Adapted from the memoir “I’m Special: And Other Lies We Tell Ourselves” by Ryan O’Connell, “Special” tells his semi-autobiographical tale of life as a gay man with cerebral palsy who is learning how to live on his own. “Special,” produced by Jim Parsons (“The Big Bang Theory”), distinguishes itself from other shows about disabled people right off the bat, avoiding common tropes of self-pity and the erasure of romantic plotlines. It also is one of the few shows featuring a disabled actor actually playing a disabled character.

Like all new TV shows, it takes a few episodes for the show to find its stride. The dialogue is initially heavy with unintentional awkward silence in conversations and a forced effort to be funny, but gradually, the dialogue begins to sound more realistic and confident in its delivery. It’s easy to binge, but it’s a shame that the show ends right when it begins to self-actualize.

There are several memorable scenes that don’t resemble anything that’s ever been seen on television. One of the most daring scenes is when Olivia (Marla Mindelle, “Kevin Hart’s Guide to Black History”), Ryan’s boss, sets him up with her cousin after hearing that he was looking for a boyfriend. Ryan agrees but is surprised when he realizes that his date is deaf. He says he can “do better than a deaf guy,” and Olivia immediately calls him out for his internalized ableism — the idea that societal prejudices against the disabled cause disabled people to loathe themselves and others who fall under the same category. On TV, the most common narrative arc for disabled people is their constant internal conflict and attempt to fit into society. While Ryan experiences this as well, the show delves deeper into the complexities of how being disabled doesn’t give you a free pass to treat other humans as lesser.

It also tackles disability from a mother’s perspective. In media about disability, mothers are often portrayed as strong, impenetrable forces that live solely to support their kids. Although some moms embody this personality, “Special” recognizes the struggles many parents face with empty nest syndrome. Ryan’s mom, Karen (Jessica Hecht, “Quantico”), dutifully represents a mother who has spent her whole life acting as an on-call nurse for both her son and her own mother, who has dementia. When Ryan leaves the house, she wrestles with trying to start up her own life again whilst constantly worrying about her son’s well-being. Parents will be able to resonate with her narrative, which the show thankfully never neglects throughout the season.

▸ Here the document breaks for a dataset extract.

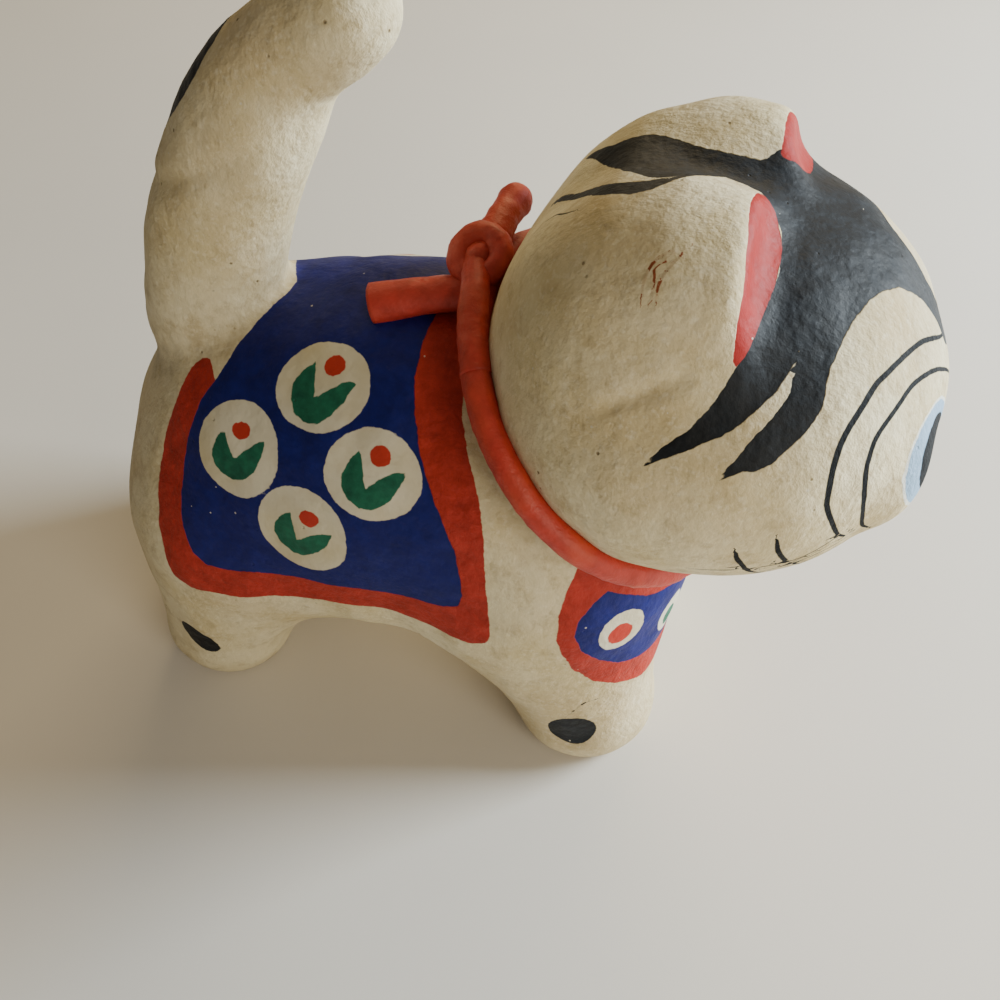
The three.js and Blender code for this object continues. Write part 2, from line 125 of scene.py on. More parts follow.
# Each roundel: its middle on that chart, half sizes, turn in degrees, and the turn of its tulip
ROUNDELS = [((-20.9, 15.5), (7.5, 6.1), -8.0, -4.0), ((-33.4, 26.9), (7.2, 7.9), 8.0, 10.0),
            ((-11.0, 25.8), (7.5, 6.6), -10.0, 0.0), ((-21.9, 37.8), (7.5, 7.9), -16.0, -6.0)]
# A tulip on the roundel's own chart: two leaves that meet in a notch, and a bud over it
TULIP = [(-2.1, 3.3), (-3.6, 1.9), (-4.7, -0.3), (-4.6, -2.3), (-3.5, -4.1), (-1.4, -5.1), (0.7, -4.8),
         (2.6, -3.3), (4.1, -1.1), (5.2, 1.6), (3.4, 1.3), (1.2, -0.1), (-0.7, -1.9), (-1.4, 0.6)]
TULIP_BUD = ((1.0, 3.1), 1.6)
# The left side's roundels sit this much lower than the right side's
LEFT_ROUNDEL_DROP = 2.6

# The bib on the chest's chart: round the chest from the front, and height
BIB_AXIS_X = 6.0
BIB_CHART_RADIUS = 27.0
BIB_START_X = 12.0
BIB_RED = [(26.5, 60.0), (27.6, 57.0), (29.8, 51.9), (30.9, 47.4), (31.3, 42.3), (30.4, 38.5), (28.4, 33.4),
           (25.7, 29.1), (21.8, 25.5), (16.6, 22.4), (8.0, 20.6), (0.0, 20.0), (-12.0, 20.0), (-12.0, 60.0)]
BIB_BLUE = [(24.1, 50.4), (26.6, 48.4), (28.4, 45.8), (28.9, 43.1), (27.7, 39.1), (24.9, 35.3), (21.8, 31.9),
            (17.5, 29.6), (8.0, 27.4), (0.0, 27.0), (-12.0, 27.0), (-12.0, 41.2), (0.0, 41.4), (8.0, 42.2),
            (14.5, 44.2), (17.3, 45.4), (20.7, 48.1)]
BIB_ROUNDELS = [((21.8, 41.0), (3.6, 4.1), True), ((11.2, 34.6), (3.2, 4.1), False),
                ((0.0, 33.2), (3.2, 4.1), True)]

# The eye and the mouth on the chart seen from the nose: out to the side, and up
LID_LINES = [[(-0.4, 12.4), (3.1, 14.2), (5.7, 15.9), (8.6, 17.3), (12.9, 18.0), (17.0, 18.0), (20.3, 17.2),
              (25.5, 13.6), (28.0, 9.2), (28.8, 4.4), (28.6, 0.8), (26.8, -3.6), (25.0, -6.6), (23.0, -8.4)],
             [(1.4, 7.0), (3.8, 9.3), (7.8, 12.2), (11.6, 13.6), (15.6, 13.6), (21.2, 11.2), (23.2, 8.0),
              (23.8, 4.4), (23.2, -1.1), (21.4, -6.2), (19.4, -8.2)]]
IRIS = ((10.4, 0.6), (7.0, 6.9))
PUPIL = ((9.8, 0.3), (5.1, 4.9))
MOUTH_LINES = [[(39.0, -18.0), (36.5, -16.6), (33.4, -15.2), (29.2, -13.2), (27.2, -11.4), (24.8, -7.8)],
               [(29.6, -18.4), (27.6, -14.8), (25.6, -12.4), (22.0, -9.8)],
               [(25.6, -15.4), (21.0, -13.4), (14.0, -14.6), (7.0, -16.4), (2.4, -15.6), (0.0, -12.6)],
               [(37.7, -8.4), (37.0, -10.2), (35.6, -12.4), (32.4, -16.6), (28.4, -19.8)],
               [(33.9, -4.4), (33.3, -6.4), (32.4, -8.4), (29.8, -12.2), (27.6, -14.6), (25.0, -16.2)]]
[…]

Despite the show’s rough start, “Special” flourishes nicely into a unique and rarely-seen representation of the disabled and how their struggles aren’t so different from able-bodied people. As aforementioned, “Special” ended right at what seemed like the climax of the show, giving Netflix even more incentive for renewal if the impressively fresh plot wasn’t enough. Seeing as true stories like these hardly ever gain attention on mainstream television, there are so many layers and dimensions of disability the show can bring to the surface on a platform like Netflix.